Here is a Hearst Times Union blog post, a surprisingly coherent article written by the usually scrambled James Odato. Common Council member Judd Krasher, who was vehement in his opposition to the proposal, quite rightly takes this opportunity to crow:
Albany mayor/developer: Casino site not viable
Officials with the Flaum Management casino team are anticipating a unanimous vote of support from the City of Rensselaer council on Wednesday night, after pursuing a similar favorable resolution from the Albany Common Council the past two months without success.
But it is clear that the Flaum team has left Albany in their rear view mirror without a vote coming to the floor.
Albany Mayor Kathy Sheehan said she was told by members of the team late Wednesday morning that the Exit 23 casino is not going to happen, but that it wasn’t because of the lack of a vote of support.
“They said they are no longer going to be looking at the E23 site and were looking at Rensselaer,” she said. “They were not forthcoming with me with what of any analysis they’ve done of that site. They did offer to continue discussion with the city on impacts at that site, job opportunities, non-compete. I shared with them from the city’s standpoint that site has always been problematic and raised significant challenges.”
She said the team told her that the Thruway site was not going to work, with only 17 acres able to be developed, and that was the reason for shifting east. “It is simply not viable to build a casino at Exit 23,” she said.
She said she isn’t feeling disappointed. “I’m a very analytical person and very numbers driven; not surprised based on the amount of time for a proposal to come across our desk,” she said. “This was not a proposal of this administration; this was a proposal that was brought to this administration. We never really got the proposal . . . never really fully flushed out.”
Meanwhile, the Chickasaw Nation’s Global Gaming Solutions just put this out:
“We are announcing today that we will no longer be pursuing a gaming facility license for the “E23” development site in Albany and instead will shift our efforts to the DeLaet’s Landing site in Rensselaer.
A thorough review of the E23 site uncovered significant land development constraints that limit our ability to deliver a destination gaming resort at that property.
We believe that the DeLaet’s Landing site offers the best opportunity to develop a world-class facility that will bring jobs and tax revenues to the Albany area.
We are confident this project will significantly benefit the State of New York, the Albany area, and other surrounding communities in the Capital Region.
We look forward to working with local officials as we finalize our response to the RFA.”
And Common Council Member Judd Krasher issued this statement:
“We all knew this moment was coming.
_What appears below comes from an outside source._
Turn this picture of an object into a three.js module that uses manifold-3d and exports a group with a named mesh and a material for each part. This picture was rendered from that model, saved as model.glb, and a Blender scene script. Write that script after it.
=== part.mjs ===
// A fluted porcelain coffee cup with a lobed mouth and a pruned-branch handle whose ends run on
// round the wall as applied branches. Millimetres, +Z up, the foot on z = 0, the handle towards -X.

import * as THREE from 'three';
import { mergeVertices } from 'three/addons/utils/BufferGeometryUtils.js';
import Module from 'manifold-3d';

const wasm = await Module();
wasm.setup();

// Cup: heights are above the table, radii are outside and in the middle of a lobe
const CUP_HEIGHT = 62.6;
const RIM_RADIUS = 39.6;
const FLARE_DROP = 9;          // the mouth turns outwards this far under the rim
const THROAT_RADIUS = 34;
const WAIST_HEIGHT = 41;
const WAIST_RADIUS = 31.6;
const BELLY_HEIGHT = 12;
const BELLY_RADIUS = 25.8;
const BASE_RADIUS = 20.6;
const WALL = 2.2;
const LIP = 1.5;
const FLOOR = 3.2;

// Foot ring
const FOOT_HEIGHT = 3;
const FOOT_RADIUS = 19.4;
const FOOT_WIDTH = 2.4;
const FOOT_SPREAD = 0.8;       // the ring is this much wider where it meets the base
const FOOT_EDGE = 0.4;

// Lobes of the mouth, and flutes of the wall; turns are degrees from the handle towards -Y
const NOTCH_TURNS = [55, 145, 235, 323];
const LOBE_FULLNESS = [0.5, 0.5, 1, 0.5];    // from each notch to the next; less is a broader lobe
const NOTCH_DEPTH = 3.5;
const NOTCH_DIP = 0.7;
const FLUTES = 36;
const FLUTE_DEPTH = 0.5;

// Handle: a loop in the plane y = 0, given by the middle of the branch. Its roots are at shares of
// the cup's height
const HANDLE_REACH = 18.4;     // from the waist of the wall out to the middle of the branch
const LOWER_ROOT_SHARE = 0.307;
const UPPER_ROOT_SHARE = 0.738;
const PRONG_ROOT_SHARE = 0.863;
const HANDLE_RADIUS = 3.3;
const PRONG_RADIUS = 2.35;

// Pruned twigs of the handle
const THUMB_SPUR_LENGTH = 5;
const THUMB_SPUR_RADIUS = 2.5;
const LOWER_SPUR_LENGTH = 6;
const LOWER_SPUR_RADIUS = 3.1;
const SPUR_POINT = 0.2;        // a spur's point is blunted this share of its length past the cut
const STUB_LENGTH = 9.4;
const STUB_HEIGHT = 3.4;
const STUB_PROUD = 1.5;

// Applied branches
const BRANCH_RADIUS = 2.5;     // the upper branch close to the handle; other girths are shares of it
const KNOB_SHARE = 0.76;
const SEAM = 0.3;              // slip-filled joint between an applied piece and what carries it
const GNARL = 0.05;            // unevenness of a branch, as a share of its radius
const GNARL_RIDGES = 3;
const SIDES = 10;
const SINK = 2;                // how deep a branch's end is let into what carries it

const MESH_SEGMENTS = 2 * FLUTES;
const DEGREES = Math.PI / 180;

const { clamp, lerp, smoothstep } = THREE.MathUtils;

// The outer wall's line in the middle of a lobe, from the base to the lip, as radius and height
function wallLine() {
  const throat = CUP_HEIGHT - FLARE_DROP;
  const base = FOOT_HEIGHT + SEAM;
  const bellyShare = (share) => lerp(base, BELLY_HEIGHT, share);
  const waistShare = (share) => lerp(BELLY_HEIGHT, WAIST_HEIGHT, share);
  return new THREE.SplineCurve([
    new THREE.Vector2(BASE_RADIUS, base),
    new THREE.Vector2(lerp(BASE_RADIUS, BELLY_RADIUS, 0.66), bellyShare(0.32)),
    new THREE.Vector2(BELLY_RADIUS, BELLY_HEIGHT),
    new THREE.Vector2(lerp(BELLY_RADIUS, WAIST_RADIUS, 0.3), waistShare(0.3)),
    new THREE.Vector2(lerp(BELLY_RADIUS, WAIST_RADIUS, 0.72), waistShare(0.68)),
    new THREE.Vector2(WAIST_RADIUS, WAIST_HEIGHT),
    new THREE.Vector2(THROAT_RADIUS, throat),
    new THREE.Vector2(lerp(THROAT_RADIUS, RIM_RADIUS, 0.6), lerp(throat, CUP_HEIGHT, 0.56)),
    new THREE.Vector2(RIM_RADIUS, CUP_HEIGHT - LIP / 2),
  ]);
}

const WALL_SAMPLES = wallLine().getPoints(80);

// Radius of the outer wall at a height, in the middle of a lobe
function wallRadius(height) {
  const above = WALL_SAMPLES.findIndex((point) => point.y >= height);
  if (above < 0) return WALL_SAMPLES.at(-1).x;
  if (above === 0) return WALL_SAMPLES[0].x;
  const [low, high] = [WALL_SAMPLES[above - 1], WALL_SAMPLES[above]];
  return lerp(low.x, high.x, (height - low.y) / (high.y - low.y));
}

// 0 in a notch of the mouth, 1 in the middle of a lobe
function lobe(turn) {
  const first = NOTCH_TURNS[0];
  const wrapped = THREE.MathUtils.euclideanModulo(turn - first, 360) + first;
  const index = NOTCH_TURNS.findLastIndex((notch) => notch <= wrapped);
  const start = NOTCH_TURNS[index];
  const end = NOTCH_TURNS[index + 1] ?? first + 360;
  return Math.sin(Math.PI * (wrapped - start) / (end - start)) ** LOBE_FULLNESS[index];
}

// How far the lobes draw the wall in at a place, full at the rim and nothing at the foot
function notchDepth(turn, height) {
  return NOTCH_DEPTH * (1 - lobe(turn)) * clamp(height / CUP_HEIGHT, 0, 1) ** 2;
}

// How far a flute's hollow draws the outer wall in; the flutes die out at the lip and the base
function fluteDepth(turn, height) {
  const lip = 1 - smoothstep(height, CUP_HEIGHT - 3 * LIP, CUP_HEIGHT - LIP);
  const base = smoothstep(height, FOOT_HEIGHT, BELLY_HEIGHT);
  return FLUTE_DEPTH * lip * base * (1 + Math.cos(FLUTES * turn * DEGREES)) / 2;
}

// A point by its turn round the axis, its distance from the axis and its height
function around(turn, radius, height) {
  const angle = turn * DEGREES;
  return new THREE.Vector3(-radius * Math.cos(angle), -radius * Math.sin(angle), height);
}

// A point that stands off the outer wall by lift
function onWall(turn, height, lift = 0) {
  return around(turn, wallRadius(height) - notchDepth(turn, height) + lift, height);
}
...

In our heart of hearts, we all knew we couldn’t trust David Flaum – no matter how many promises he was making us and how good they may have sounded. All those added jobs, gone. All that revenue to the City of Albany – gone. The sad thing is that no matter what we were being told, none of these things were ever going to happen. The E23 project is dead and Flaum has found a new, prettier site to move on to.”
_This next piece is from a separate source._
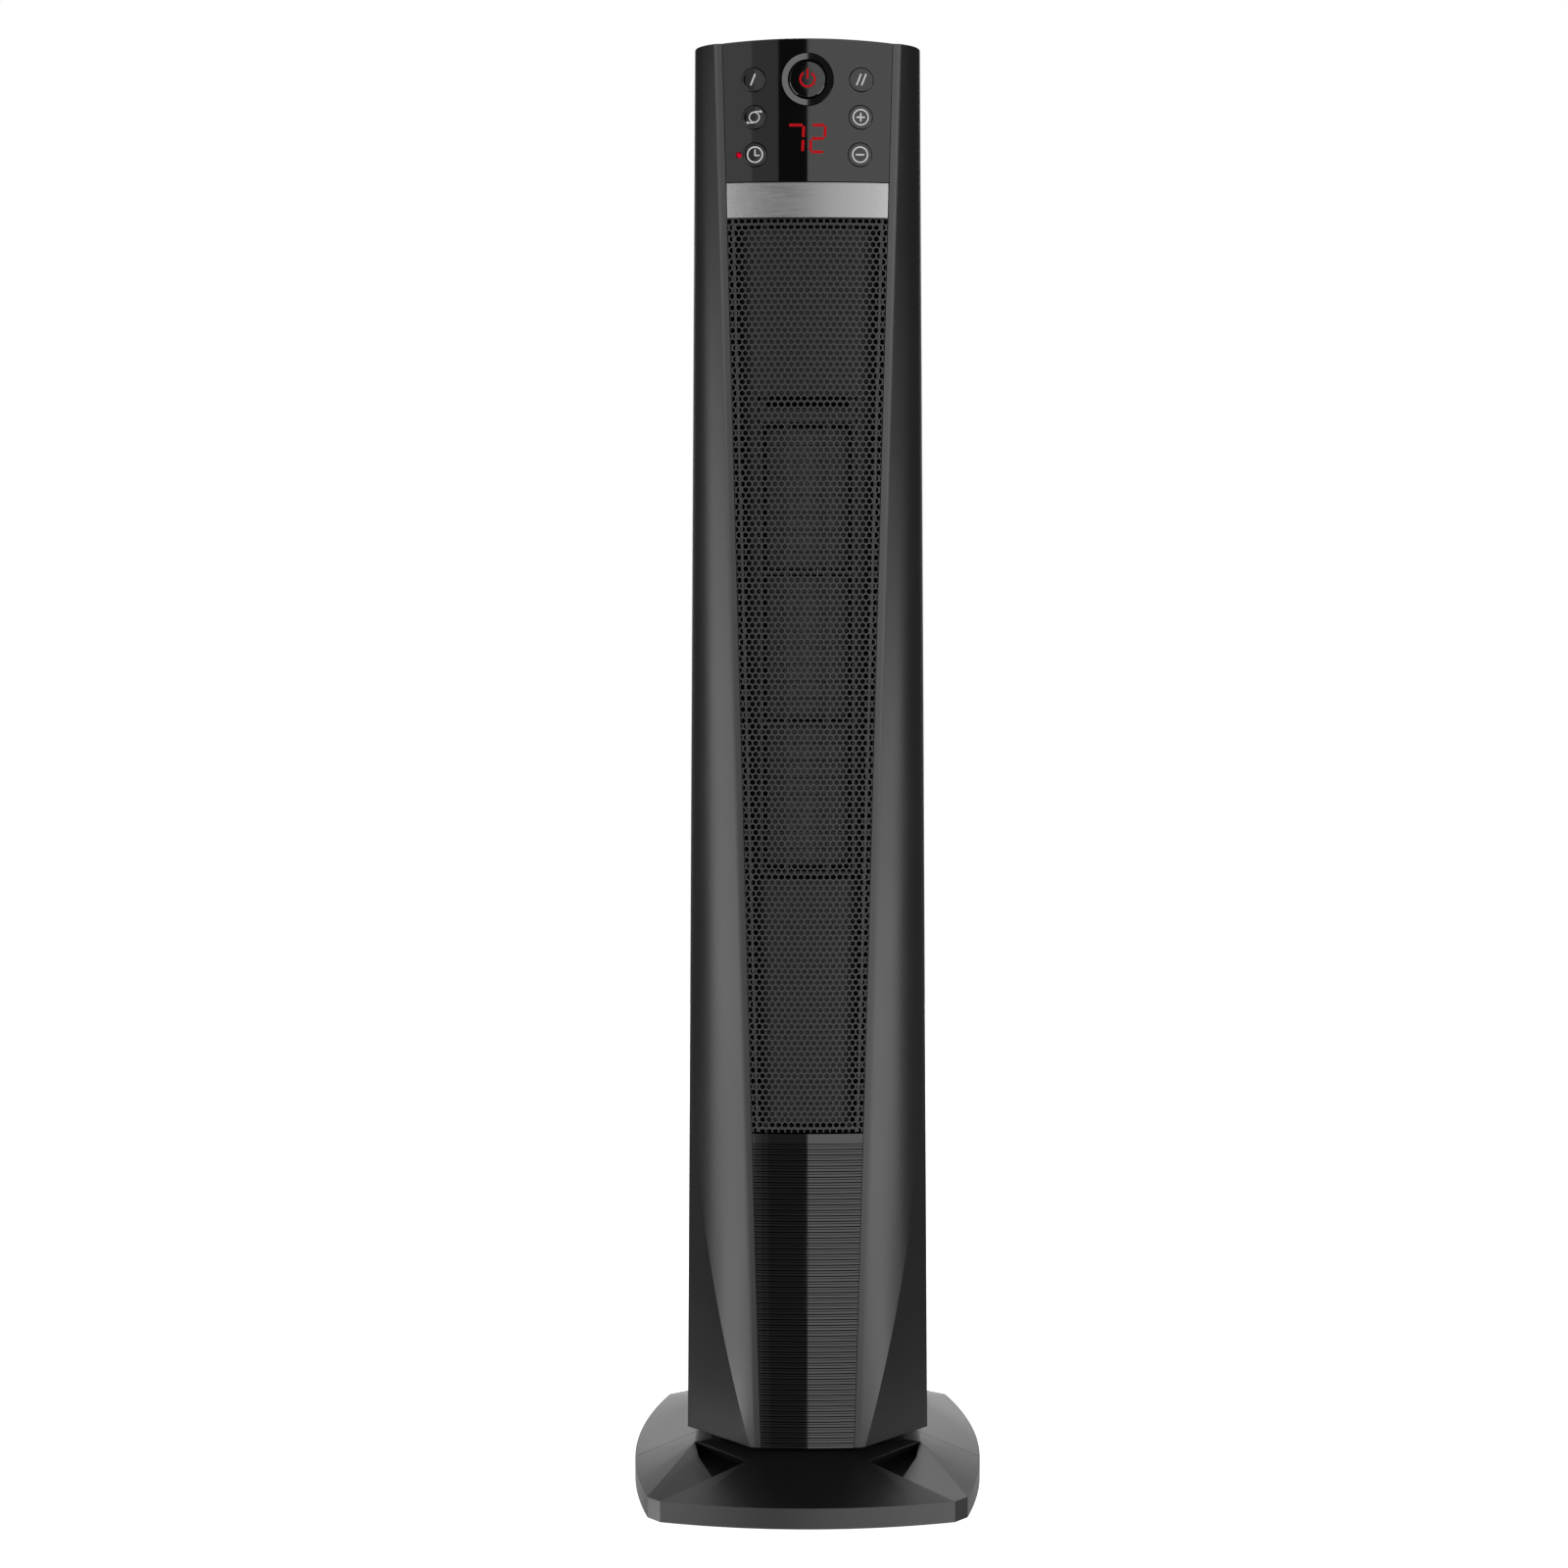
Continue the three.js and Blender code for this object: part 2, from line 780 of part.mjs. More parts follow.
function ribbedPanel() {
  const top = grilleBottom - seat;
  const ribTop = top - ribbedBorder;
  const pitch = (ribTop - columnBottom) / ribCount;
  const rows = [[columnBottom + seat, ribDepth]];
  const stepShare = 0.3;
  for (let i = 1; i <= ribCount; i += 1) {
    const z = columnBottom + pitch * i;
    rows.push([z - pitch * stepShare, 0]);
    rows.push([z, i < ribCount ? ribDepth : 0]);
  }
  rows.push([top, 0]);
  return frontSlab(rows, (x, z) => z, 3);
}

// Honeycomb holes as six-sided pins, in rows that shift by half a pitch, trimmed to the field they fill.
function honeycomb() {
  const rowPitch = cellPitch * Math.sqrt(3) / 2;
  const radius = (cellPitch - cellWeb) / Math.sqrt(3);
  const low = grilleBottom + grilleMargin;
  const high = bandBottom - grilleMargin;
  const rows = Math.round((high - low) / rowPitch - 1 / 3);
  const start = (low + high - rows * rowPitch) / 2;
  const pins = [];
  for (let row = 0; row <= rows; row += 1) {
    const z = start + row * rowPitch;
    const room = panelHalfWidth(z) - grilleMargin + cellPitch / 6;
    const shift = row % 2 ? cellPitch / 2 : 0;
    const reach = Math.ceil(room / cellPitch);
    for (let i = -reach; i <= reach; i += 1) {
      const x = i * cellPitch + shift;
      if (Math.abs(x) <= room) {
        pins.push(hexagon(x, z, radius));
      }
    }
  }
  return common(mergeGeometries(pins), honeycombField(low, high));
}

function honeycombField(low, high) {
  const half = (z) => panelHalfWidth(z) - grilleMargin;
  return loft([low, high].map((z) => [
    [-half(z), -columnFront * 2, z],
    [half(z), -columnFront * 2, z],
    [half(z), 0, z],
    [-half(z), 0, z],
  ]));
}

// A level six-sided pin that passes through the front.
function hexagon(x, z, radius) {
  const outline = [];
  for (let i = 0; i < 6; i += 1) {
    const angle = (i / 6) * Math.PI * 2 + Math.PI / 2;
    outline.push([radius * Math.cos(angle), radius * Math.sin(angle)]);
  }
  return prism(outline, 0, columnFront / 2).rotateX(Math.PI / 2).translate(x, -columnFront * 3 / 4, z);
}

function grille() {
  const low = grilleBottom + seat;
  const high = bandBottom;
  const leanTop = Math.min(high, Math.max(columnBottom + leanHeight, low + grilleMargin));
  const leanRows = 3;
  const rows = [[low, 0]];
  for (let i = 1; i <= leanRows; i += 1) {
    rows.push([lerp(low, leanTop, i / leanRows), 0]);
  }
  rows.push([high, 0]);
  return cut(frontSlab(rows, (x, z) => z), honeycomb());
}

// Plates and frame behind the grille

function blankPlate(low, high) {
  const steps = 6;
  const loops = [low, high].map((z) => {
    const half = panelHalfWidth(z) - grilleMargin;
    const front = [];
    const back = [];
    for (let i = 0; i <= steps; i += 1) {
      const x = lerp(-half, half, i / steps);
      const y = frontAt(x, z) + panelThickness + seat;
      front.push([x, y, z]);
      back.push([x, y + blankThickness, z]);
    }
    return [...front, ...back.reverse()];
  });
  return loft(loops);
}

function upperBlank() {
  return blankPlate(outletTop + seam, bandBottom - seam);
}

function lowerBlank() {
  return blankPlate(grilleBottom + seam, outletBottom - seam);
}

// A frame with three columns and three rows of windows.
function outletFrame() {
  const [columns, rows] = [3, 3];
  const back = -chassisFront - seat;
  const front = back - outletThickness;
  const innerHalf = outletHalfWidth - outletBorder;
  const low = outletBottom + outletBorder;
  const high = outletTop - outletHeadBorder;
  const cellWidth = (innerHalf * 2 - outletBar * (columns - 1)) / columns;
  const cellHeight = (high - low - outletBar * (rows - 1)) / rows;
  const windows = [];
  for (let column = 0; column < columns; column += 1) {
    for (let row = 0; row < rows; row += 1) {
      const left = -innerHalf + column * (cellWidth + outletBar);
      const bottom = low + row * (cellHeight + outletBar);
      windows.push(block(
        [left, front - overrun, bottom],
        [left + cellWidth, back + overrun, bottom + cellHeight],
      ));
    }
  }
  return cut(block([-outletHalfWidth, front, outletBottom], [outletHalfWidth, back, outletTop]), ...windows);
}

// Heater

function elementHeight() {
  return (outletTop - outletBottom - outletHeadBorder - outletBorder - elementGap * 2) / 3;
}

function elementBottom(index) {
  return outletBottom + outletBorder + index * (elementHeight() + elementGap);
}

// A ceramic block with a comb of level fins on its front.
function heaterElement(index) {
  const half = chassisHalfWidth - wall - seat;
  const low = elementBottom(index);
  const high = low + elementHeight();
  const front = -chassisFront + elementSetback;
  const core = block([-half, front + finHeight, low], [half, front + elementDepth, high]);
  const fins = [];
  for (let i = 0; i < finCount; i += 1) {
    const z = lerp(low, high - finThickness, i / (finCount - 1));
    fins.push(block([-half, front, z], [half, front + finHeight + wall / 2, z + finThickness]));
  }
  return join(core, ...fins);
}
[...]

“E23 was never Flaum’s real first choice. He first targeted a site in Mamakating, N.Y. and when making a presentation at a senior center down there, he promised that was the only site he was looking at. That was his first lie. From there, he went to the former Tobin First Prize site in Colonie. When that wasn’t going to work, his son selected the next site off of Google Maps and E23 was born. Presentations were made and partnerships formed but that was all for show.”
“Those who know me know that I have been against this project from the beginning for these kind of reasons. The detrimental fiscal and societal impact that E23 would have had on the community would have been nothing short than devastating. I strongly urge Rensselaer to consider who they are dealing with and the negative effect this will have upon the region.”